> _Task details_:
Could you write out the records below exactly as they appear?

________________

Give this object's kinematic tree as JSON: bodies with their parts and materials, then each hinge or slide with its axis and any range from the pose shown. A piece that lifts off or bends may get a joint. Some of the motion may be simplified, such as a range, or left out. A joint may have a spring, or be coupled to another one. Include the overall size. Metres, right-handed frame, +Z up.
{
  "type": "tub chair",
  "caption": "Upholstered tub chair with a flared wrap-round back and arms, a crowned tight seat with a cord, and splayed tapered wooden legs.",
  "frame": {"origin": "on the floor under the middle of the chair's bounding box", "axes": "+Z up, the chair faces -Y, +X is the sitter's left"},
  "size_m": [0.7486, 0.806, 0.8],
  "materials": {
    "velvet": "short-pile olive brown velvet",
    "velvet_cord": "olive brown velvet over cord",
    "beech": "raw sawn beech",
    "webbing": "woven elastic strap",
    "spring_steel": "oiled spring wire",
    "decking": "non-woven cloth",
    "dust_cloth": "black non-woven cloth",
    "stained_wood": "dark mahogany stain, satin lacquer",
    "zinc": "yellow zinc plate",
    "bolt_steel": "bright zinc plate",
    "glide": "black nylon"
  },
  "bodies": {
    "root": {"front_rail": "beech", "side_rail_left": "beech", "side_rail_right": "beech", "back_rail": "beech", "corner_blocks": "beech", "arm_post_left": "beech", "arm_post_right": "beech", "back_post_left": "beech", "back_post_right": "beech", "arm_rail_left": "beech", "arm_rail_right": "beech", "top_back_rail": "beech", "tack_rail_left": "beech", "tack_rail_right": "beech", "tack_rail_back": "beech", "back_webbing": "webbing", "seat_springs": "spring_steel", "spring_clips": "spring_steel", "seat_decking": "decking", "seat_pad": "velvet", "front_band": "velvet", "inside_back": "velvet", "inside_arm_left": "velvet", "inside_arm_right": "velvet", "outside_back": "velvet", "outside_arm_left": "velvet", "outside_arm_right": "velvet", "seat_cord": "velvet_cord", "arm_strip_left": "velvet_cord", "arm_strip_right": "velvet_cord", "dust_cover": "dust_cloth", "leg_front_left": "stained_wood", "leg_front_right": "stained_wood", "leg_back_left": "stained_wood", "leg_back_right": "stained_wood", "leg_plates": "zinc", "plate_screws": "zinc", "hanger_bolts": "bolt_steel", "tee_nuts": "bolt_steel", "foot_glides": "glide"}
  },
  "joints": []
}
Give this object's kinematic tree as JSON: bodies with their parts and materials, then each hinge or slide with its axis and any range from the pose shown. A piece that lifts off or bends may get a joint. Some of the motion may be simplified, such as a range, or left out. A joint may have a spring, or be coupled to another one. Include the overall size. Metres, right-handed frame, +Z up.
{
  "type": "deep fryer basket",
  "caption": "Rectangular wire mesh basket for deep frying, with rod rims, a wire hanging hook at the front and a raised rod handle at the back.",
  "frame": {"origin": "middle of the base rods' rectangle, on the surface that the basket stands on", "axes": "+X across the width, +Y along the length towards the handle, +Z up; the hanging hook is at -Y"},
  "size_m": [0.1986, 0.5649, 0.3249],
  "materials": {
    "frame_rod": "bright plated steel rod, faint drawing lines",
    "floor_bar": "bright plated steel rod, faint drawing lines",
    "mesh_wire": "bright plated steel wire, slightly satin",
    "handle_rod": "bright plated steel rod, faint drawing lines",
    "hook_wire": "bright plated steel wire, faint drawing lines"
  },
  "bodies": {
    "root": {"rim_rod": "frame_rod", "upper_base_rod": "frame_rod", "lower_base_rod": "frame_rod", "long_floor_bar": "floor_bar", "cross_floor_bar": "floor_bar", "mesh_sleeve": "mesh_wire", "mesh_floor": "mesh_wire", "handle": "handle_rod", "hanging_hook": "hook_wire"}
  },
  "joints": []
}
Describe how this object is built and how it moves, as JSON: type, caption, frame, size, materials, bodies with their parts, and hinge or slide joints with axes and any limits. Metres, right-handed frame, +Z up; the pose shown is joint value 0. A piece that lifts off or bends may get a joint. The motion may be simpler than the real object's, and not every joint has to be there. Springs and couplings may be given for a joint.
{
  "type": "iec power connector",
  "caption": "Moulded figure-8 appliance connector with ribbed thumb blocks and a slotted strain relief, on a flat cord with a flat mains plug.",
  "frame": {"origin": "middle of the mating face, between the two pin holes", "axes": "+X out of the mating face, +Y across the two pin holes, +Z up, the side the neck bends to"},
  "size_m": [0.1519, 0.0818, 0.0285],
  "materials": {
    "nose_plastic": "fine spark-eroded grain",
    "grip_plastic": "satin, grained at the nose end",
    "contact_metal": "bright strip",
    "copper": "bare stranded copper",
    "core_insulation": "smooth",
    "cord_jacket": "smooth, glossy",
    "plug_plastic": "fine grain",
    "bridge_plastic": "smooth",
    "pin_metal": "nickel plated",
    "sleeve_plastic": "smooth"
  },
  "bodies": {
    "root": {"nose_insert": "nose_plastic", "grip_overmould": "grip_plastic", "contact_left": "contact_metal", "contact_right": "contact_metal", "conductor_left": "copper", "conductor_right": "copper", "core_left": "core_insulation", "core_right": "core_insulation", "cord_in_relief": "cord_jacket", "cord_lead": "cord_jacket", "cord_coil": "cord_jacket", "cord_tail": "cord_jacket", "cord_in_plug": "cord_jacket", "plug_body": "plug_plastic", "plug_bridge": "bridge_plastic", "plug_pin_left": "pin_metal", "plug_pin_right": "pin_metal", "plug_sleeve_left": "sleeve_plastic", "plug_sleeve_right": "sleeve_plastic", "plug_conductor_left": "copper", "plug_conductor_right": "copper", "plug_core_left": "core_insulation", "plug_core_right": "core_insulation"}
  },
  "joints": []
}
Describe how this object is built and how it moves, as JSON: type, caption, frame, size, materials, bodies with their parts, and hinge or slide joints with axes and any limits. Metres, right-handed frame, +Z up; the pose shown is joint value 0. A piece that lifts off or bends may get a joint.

________________

> _Result for this task_:
Give this object's kinematic tree as JSON: bodies with their parts and materials, then each hinge or slide with its axis and any range from the pose shown. A piece that lifts off or bends may get a joint. Some of the motion may be simplified, such as a range, or left out. A joint may have a spring, or be coupled to another one. Include the overall size. Metres, right-handed frame, +Z up.
{
  "type": "tub chair",
  "caption": "Upholstered tub chair with a flared wrap-round back and arms, a crowned tight seat with a cord, and splayed tapered wooden legs.",
  "frame": {"origin": "on the floor under the middle of the chair's bounding box", "axes": "+Z up, the chair faces -Y, +X is the sitter's left"},
  "size_m": [0.7486, 0.806, 0.8],
  "materials": {
    "velvet": "short-pile olive brown velvet",
    "velvet_cord": "olive brown velvet over cord",
    "beech": "raw sawn beech",
    "webbing": "woven elastic strap",
    "spring_steel": "oiled spring wire",
    "decking": "non-woven cloth",
    "dust_cloth": "black non-woven cloth",
    "stained_wood": "dark mahogany stain, satin lacquer",
    "zinc": "yellow zinc plate",
    "bolt_steel": "bright zinc plate",
    "glide": "black nylon"
  },
  "bodies": {
    "root": {"front_rail": "beech", "side_rail_left": "beech", "side_rail_right": "beech", "back_rail": "beech", "corner_blocks": "beech", "arm_post_left": "beech", "arm_post_right": "beech", "back_post_left": "beech", "back_post_right": "beech", "arm_rail_left": "beech", "arm_rail_right": "beech", "top_back_rail": "beech", "tack_rail_left": "beech", "tack_rail_right": "beech", "tack_rail_back": "beech", "back_webbing": "webbing", "seat_springs": "spring_steel", "spring_clips": "spring_steel", "seat_decking": "decking", "seat_pad": "velvet", "front_band": "velvet", "inside_back": "velvet", "inside_arm_left": "velvet", "inside_arm_right": "velvet", "outside_back": "velvet", "outside_arm_left": "velvet", "outside_arm_right": "velvet", "seat_cord": "velvet_cord", "arm_strip_left": "velvet_cord", "arm_strip_right": "velvet_cord", "dust_cover": "dust_cloth", "leg_front_left": "stained_wood", "leg_front_right": "stained_wood", "leg_back_left": "stained_wood", "leg_back_right": "stained_wood", "leg_plates": "zinc", "plate_screws": "zinc", "hanger_bolts": "bolt_steel", "tee_nuts": "bolt_steel", "foot_glides": "glide"}
  },
  "joints": []
}
Give this object's kinematic tree as JSON: bodies with their parts and materials, then each hinge or slide with its axis and any range from the pose shown. A piece that lifts off or bends may get a joint. Some of the motion may be simplified, such as a range, or left out. A joint may have a spring, or be coupled to another one. Include the overall size. Metres, right-handed frame, +Z up.
{
  "type": "deep fryer basket",
  "caption": "Rectangular wire mesh basket for deep frying, with rod rims, a wire hanging hook at the front and a raised rod handle at the back.",
  "frame": {"origin": "middle of the base rods' rectangle, on the surface that the basket stands on", "axes": "+X across the width, +Y along the length towards the handle, +Z up; the hanging hook is at -Y"},
  "size_m": [0.1986, 0.5649, 0.3249],
  "materials": {
    "frame_rod": "bright plated steel rod, faint drawing lines",
    "floor_bar": "bright plated steel rod, faint drawing lines",
    "mesh_wire": "bright plated steel wire, slightly satin",
    "handle_rod": "bright plated steel rod, faint drawing lines",
    "hook_wire": "bright plated steel wire, faint drawing lines"
  },
  "bodies": {
    "root": {"rim_rod": "frame_rod", "upper_base_rod": "frame_rod", "lower_base_rod": "frame_rod", "long_floor_bar": "floor_bar", "cross_floor_bar": "floor_bar", "mesh_sleeve": "mesh_wire", "mesh_floor": "mesh_wire", "handle": "handle_rod", "hanging_hook": "hook_wire"}
  },
  "joints": []
}
Describe how this object is built and how it moves, as JSON: type, caption, frame, size, materials, bodies with their parts, and hinge or slide joints with axes and any limits. Metres, right-handed frame, +Z up; the pose shown is joint value 0. A piece that lifts off or bends may get a joint. The motion may be simpler than the real object's, and not every joint has to be there. Springs and couplings may be given for a joint.
{
  "type": "iec power connector",
  "caption": "Moulded figure-8 appliance connector with ribbed thumb blocks and a slotted strain relief, on a flat cord with a flat mains plug.",
  "frame": {"origin": "middle of the mating face, between the two pin holes", "axes": "+X out of the mating face, +Y across the two pin holes, +Z up, the side the neck bends to"},
  "size_m": [0.1519, 0.0818, 0.0285],
  "materials": {
    "nose_plastic": "fine spark-eroded grain",
    "grip_plastic": "satin, grained at the nose end",
    "contact_metal": "bright strip",
    "copper": "bare stranded copper",
    "core_insulation": "smooth",
    "cord_jacket": "smooth, glossy",
    "plug_plastic": "fine grain",
    "bridge_plastic": "smooth",
    "pin_metal": "nickel plated",
    "sleeve_plastic": "smooth"
  },
  "bodies": {
    "root": {"nose_insert": "nose_plastic", "grip_overmould": "grip_plastic", "contact_left": "contact_metal", "contact_right": "contact_metal", "conductor_left": "copper", "conductor_right": "copper", "core_left": "core_insulation", "core_right": "core_insulation", "cord_in_relief": "cord_jacket", "cord_lead": "cord_jacket", "cord_coil": "cord_jacket", "cord_tail": "cord_jacket", "cord_in_plug": "cord_jacket", "plug_body": "plug_plastic", "plug_bridge": "bridge_plastic", "plug_pin_left": "pin_metal", "plug_pin_right": "pin_metal", "plug_sleeve_left": "sleeve_plastic", "plug_sleeve_right": "sleeve_plastic", "plug_conductor_left": "copper", "plug_conductor_right": "copper", "plug_core_left": "core_insulation", "plug_core_right": "core_insulation"}
  },
  "joints": []
}
Describe how this object is built and how it moves, as JSON: type, caption, frame, size, materials, bodies with their parts, and hinge or slide joints with axes and any limits. Metres, right-handed frame, +Z up; the pose shown is joint value 0. A piece that lifts off or bends may get a joint.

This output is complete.